Department of Ecology and Evolutionary Biology
Center for Complex Biological Systems
University of California, Irvine
Title: How transposable elements shape genome evolution through epigenetic mechanisms
Abstract: Transposable elements (TEs) are widespread genome parasites whose presence is tightly intertwined with the evolution of their host genomes. Fifty years of transposon research primarily focused on how they break or change DNA sequences (“genetic effects”). Yet, growing evidence has suggested another important mechanism by which TEs impact genome function and evolution—through epigenetic silencing. Eukaryotic hosts typically silence TEs through the deposition of repressive epigenetic marks. While this silencing effect would reduce the replicative potential of TEs and should be beneficial to the hosts, our recent work found that epigenetic silencing of TEs also inadvertently results in harmful epigenetic effects both along the linear DNA and in 3D nuclear space. By using Drosophila as a model system, we identified genome-wide that repressive epigenetic marks at silenced euchromatic TEs spread to adjacent sequences.

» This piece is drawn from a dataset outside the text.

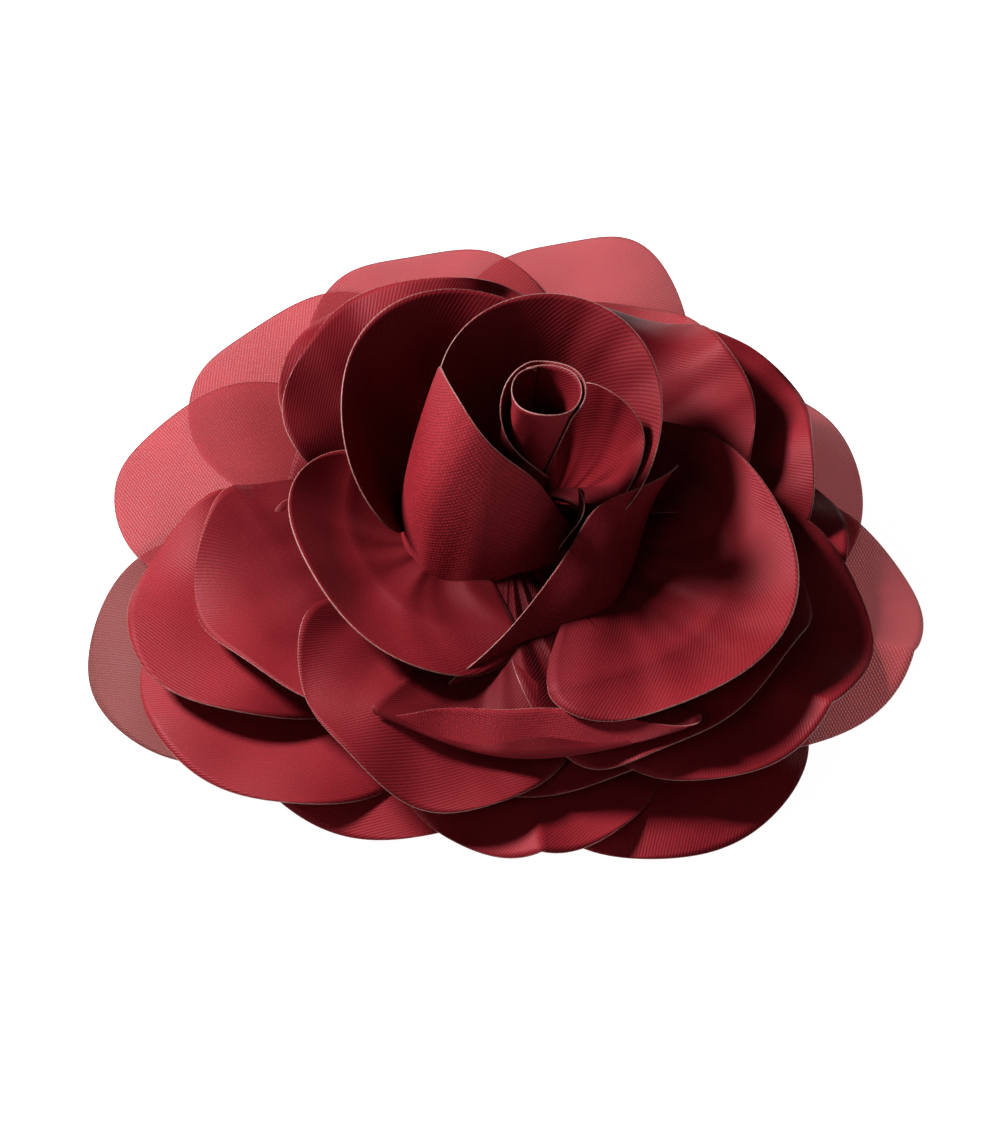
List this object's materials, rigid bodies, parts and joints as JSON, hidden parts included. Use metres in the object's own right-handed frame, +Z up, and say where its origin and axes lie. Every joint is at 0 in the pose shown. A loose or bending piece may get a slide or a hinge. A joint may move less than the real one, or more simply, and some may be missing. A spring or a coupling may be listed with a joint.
{
  "type": "flower hair clip",
  "caption": "Layered satin flower with a rolled bud, on a felt disc fixed to a sprung steel clip whose lower jaw swings open to grip hair.",
  "frame": {"origin": "middle of the clip's underside, below the flower's axis", "axes": "+X along the clip from its closed tip to its finger tabs, +Y across the clip, +Z up out of the flower"},
  "size_m": [0.1162, 0.1182, 0.046],
  "materials": {
    "sheer_satin": "sheer wine-red polyester satin, glossy face, matte twill back, pale heat-sealed edge",
    "satin": "burgundy polyester satin, glossy face, matte twill back, pale heat-sealed edge",
    "felt": "dark burgundy pressed felt",
    "glue": "hot-melt glue, milky",
    "clip_steel": "nickel-plated sheet steel",
    "spring_steel": "drawn spring wire"
  },
  "bodies": {
    "flower": {"outer_petal_1": "sheer_satin", "outer_petal_2": "sheer_satin", "outer_petal_3": "sheer_satin", "outer_petal_4": "sheer_satin", "outer_petal_5": "sheer_satin", "outer_petal_6": "sheer_satin", "second_petal_1": "sheer_satin", "second_petal_2": "sheer_satin", "second_petal_3": "sheer_satin", "second_petal_4": "sheer_satin", "second_petal_5": "sheer_satin", "second_petal_6": "sheer_satin", "third_petal_1": "satin", "third_petal_2": "satin", "third_petal_3": "satin", "third_petal_4": "satin", "third_petal_5": "satin", "third_petal_6": "satin", "fourth_petal_1": "satin", "fourth_petal_2": "satin", "fourth_petal_3": "satin", "fourth_petal_4": "satin", "fourth_petal_5": "satin", "fourth_petal_6": "satin", "fifth_petal_1": "satin", "fifth_petal_2": "satin", "fifth_petal_3": "satin", "fifth_petal_4": "satin", "fifth_petal_5": "satin", "fifth_petal_6": "satin", "cup_petal_1": "satin", "cup_petal_2": "satin", "cup_petal_3": "satin", "cup_petal_4": "satin", "cup_petal_5": "satin", "heart_petal_1": "satin", "heart_petal_2": "satin", "heart_petal_3": "satin", "heart_petal_4": "satin", "bud_wrap": "satin", "bud_core": "satin", "felt_disc": "felt", "glue_core": "glue", "clip_upper_arm": "clip_steel", "clip_pin": "clip_steel", "clip_spring": "spring_steel"},
    "jaw": {"clip_lower_arm": "clip_steel"}
  },
  "joints": [
    {"name": "jaw_hinge", "type": "hinge", "parent": "flower", "child": "jaw", "pos_m": [0.008, 0, 0.0037], "axis": [0, -1, 0], "range_deg": [0, 18], "stiffness_Nm_per_rad": 0.15, "springref_deg": -28.65, "deforming": ["clip_spring"]}
  ]
}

This spreading effect changes the epigenetic states of neighboring genes, tampers gene expression, and even modifies local recombination landscape. Silenced euchromatic TEs also spatially interact with distant pericentromeric heterochromatin, leading to altered 3D genome organization. Importantly, population genomic analysis identified selection against these TE-mediated epigenetic effects, and, across Drosophila species, the strength of TE-mediated epigenetic effects associates with genomic TE abundance. These observed functional and evolutionary consequences indicate that TE-mediated epigenetic effect is not only crucial for the evolutionary dynamics of TEs, but also a significant contributor to host genome evolution.